There is a tendency for all three main types of tunnel excavation equipment to be equipped with additional functions, chiefly for additional support needs or probing, especially for rock bolting, grouting and spraying concrete.

Other than a simple reference laser beam, more complex laser guidance used to be the reserve of TBMs, but now blast-drill jumbos and roadheaders can be equipped with systems that not only ensure accurate alignment of excavation progress but incorporate pre-programmed profiles that assist operators in avoiding over- or underbreak. Blast hole rig systems include pre-designed drill patterns that can, if required, be employed as the basis for practically fully automatic operation.

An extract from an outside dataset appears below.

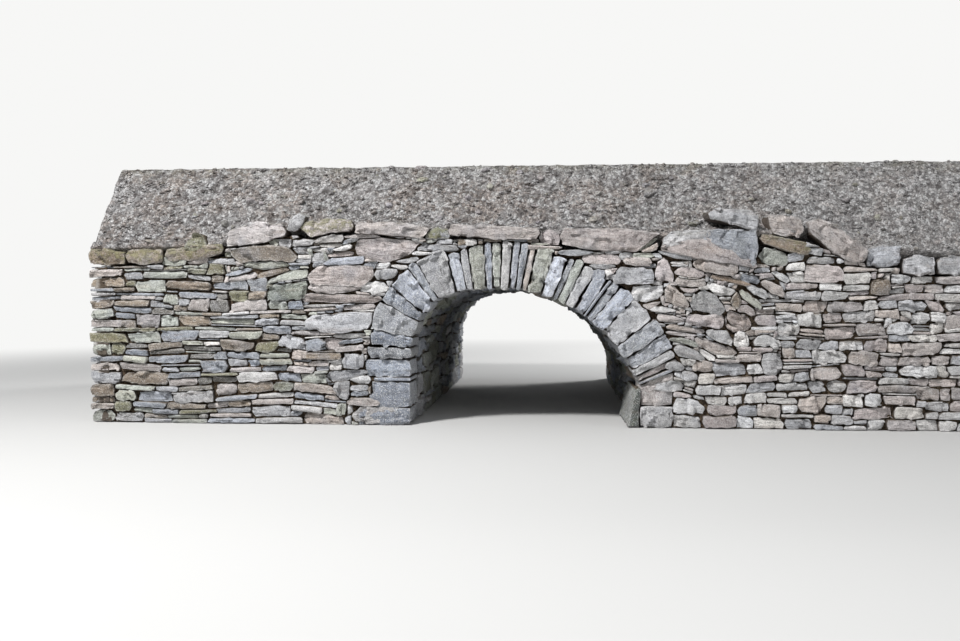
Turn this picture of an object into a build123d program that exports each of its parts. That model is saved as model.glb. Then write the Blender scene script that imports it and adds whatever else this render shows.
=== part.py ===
from build123d import *
import os
from collections import namedtuple
from math import atan2, cos, pi, radians, sin

# A small dry-stone arch bridge that carries a forest track over a stream.
# X runs along the track, Y across it, Z up from the stream bed. All sizes are millimetres.
# The near face is the downstream one, at -Y. The arch is lopsided: its left haunch is steep
# and its right haunch flat, so two tangent arcs make the line of its soffit.

# The whole bridge
left_reach = 3900         # from the middle to the end of the left walls
right_reach = 3900        # from the middle to the end of the right walls
overall_width = 4800      # over the two faces
wall_thickness = 450      # of the face walls, and the depth of the ring stones in them
hearting_level = 1500     # top of the rubble packed between the walls

# The track and the earth shoulders beside it
road_level = 2400
road_camber = 30          # how far the edges of the track lie below its middle
rut_spacing = 1440        # from the middle of one wheel rut to the middle of the other
rut_width = 420
rut_depth = 40
shoulder_run = 650        # from a face back to the edge of the track
shoulder_setback = 20     # from a face back to the toe of the shoulder
shoulder_toe = 1450       # height of the toe, where no cap stands above it
shoulder_footing = 200    # how far the earth of the shoulder reaches down behind low caps

# The arch
left_jamb_x = -1000
clear_span = 1990
crown_x = -260
crown_z = 1211
right_springing_z = 371
left_upright = 86         # the ring's first stones stand on an upright stretch of jamb
barrel_thickness = 400
open_joint = 0.5          # between neighbouring stones that share a node
coping_bed = 15           # least packing between the ring and the caps above it
ring_unevenness = 24      # the most that a ring stone stands proud of the face
right_haunch_slope = 56   # degrees from level at which the ring's right haunch begins

# Stones of the ring from its left foot to its right one: thickness at the soffit, length up the face
RingStone = namedtuple("RingStone", "thickness length")
ring_stones = [
    RingStone(103, 380), RingStone(88, 357), RingStone(152, 390), RingStone(86, 369),
    RingStone(130, 373), RingStone(54, 396), RingStone(174, 397), RingStone(86, 344),
    RingStone(63, 353), RingStone(109, 372), RingStone(60, 389), RingStone(63, 389),
    RingStone(73, 400), RingStone(59, 402), RingStone(54, 405), RingStone(53, 377),
    RingStone(118, 404), RingStone(104, 359), RingStone(50, 381), RingStone(70, 405),
    RingStone(87, 381), RingStone(99, 372), RingStone(32, 372), RingStone(63, 389),
    RingStone(129, 398), RingStone(127, 381), RingStone(47, 385), RingStone(125, 397),
    RingStone(111, 397), RingStone(66, 372), RingStone(50, 372), RingStone(33, 300),
]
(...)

Both drill-rig and roadheader profile controls may also incorporate geological information, which is likely to be more useful for drill-rig operators to predict drilling performance and blast requirements. While all main excavation methods benefit from consistency in geology, both longitudinally and across the face, advances in the use of earthpressure- balance TBMs (use of additives, better control systems and increased tolerance of higher groundwater pressures) have made this method particularly tolerant of mixed ground, though not infallible.

Flexible shape
With the exception of certain designs produced for conditions in Japan, reportedly prompted by the high costs of surface disruption, land values and the reaming head produced by Aker Wirth, TBMs are intolerant of changed section shape, meaning that junctions, stations, cross-passages, etc have to be excavated separately. Drill and blast and roadheaders are relatively adaptable to changed sections and ancillary work, although the bigger the equipment, the less this is so. There is a natural balance between flexibility and potential productivity in method choice.

Cost vs. distance
It’s a well-established principle that the financial investment in tunnel excavation plant must suit the length of the tunnels to be driven. Thus, although TBMs are generally the more expensive, the project progress achievable makes the investment worthwhile if there are time restrictions on project completion. It is generally accepted that drill and blast cannot compete with TBMs for drives longer than 3km.

The relative competitive positions of drill and blast and roadheaders are closer, although the latter can offer an almost continuous process whereas drill and blast is cyclical by nature.